The last step is to plug the information into the inflation formula and do the calculations. You will subtract the starting price (A) from the ending price (B) and divide it by the starting price (A). Then multiply the result by 100 to get the inflation rate percentage.

Inflation Rate = ((B – A) / A) x 100

Inflation Rate = ((4.20 – 2.55) / 2.55) x 100

Inflation Rate = (1.65) / 2.55) x 100

Inflation Rate = (0.647) x 100

Inflation Rate = 64.7%

## Inflation rate calculation examples

Here are a few more examples of how to calculate the inflation rate:

Example 1

You want to find the inflation rate for bananas between July 2001 and March 2014. If the average price of a pound of bananas nationwide was \$0.52 in July 2001 and \$0.59 in March 2014, the calculations would be as follows:

Start date: July 2001. Price: \$0.52 = A

End date: March 2014. Price: \$0.60 = B

Inflation Rate = ((B – A) / A) x 100

Inflation Rate = ((0.60 – 0.52) / 0.52) x 100

Inflation Rate = (0.08) / 0.52) x 100

Inflation Rate = (0.1538) x 100

Inflation Rate = 15.38%

Example 2

Now let’s find the inflation rate for unleaded gasoline between January 2002 and July 2021. The average price of unleaded gasoline nationwide was \$1.14 per gallon in January 2002 and \$3.23 in July 2021.

To find the inflation rate, you would first subtract \$1.14 (A) from \$3.23 (B), which is 2.09 and divide that by 1.14 (A), resulting in 1.83.

To get the percentage, multiply it by 100, and the inflation rate for gasoline in July 2021 compared to January 2002 is 183%.

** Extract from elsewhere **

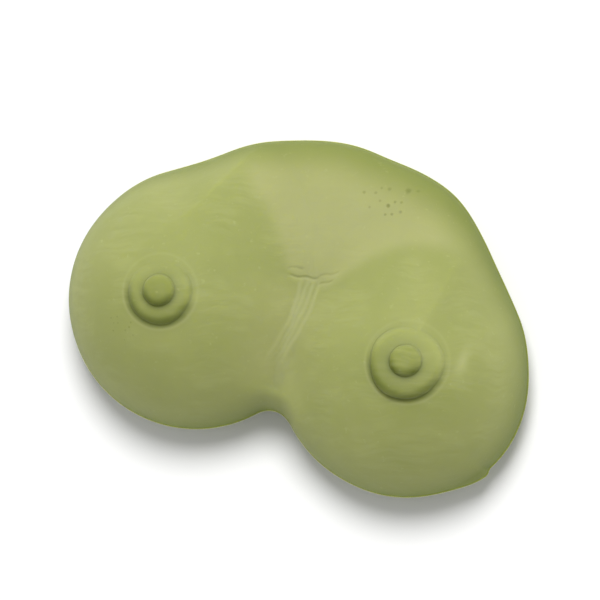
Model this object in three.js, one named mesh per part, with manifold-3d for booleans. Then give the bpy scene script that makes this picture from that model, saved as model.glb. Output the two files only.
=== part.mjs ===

Start date: January 2002. Price: \$1.14 = A

End date:  July 2021. Price: \$3.23 = B

Inflation Rate = ((B – A) / A) x 100

Inflation Rate = ((3.23 – 1.14) / 1.14) x 100

Inflation Rate = (2.09) / 1.14) x 100

Inflation Rate = (1.83) x 100

Inflation Rate = 183%

## What’s next

The inflation rate can’t help you predict future costs, but it can help you understand how the costs of goods change. As a consumer, being aware of the inflation rate and how it impacts your daily and monthly expenditures can help you budget and save accordingly.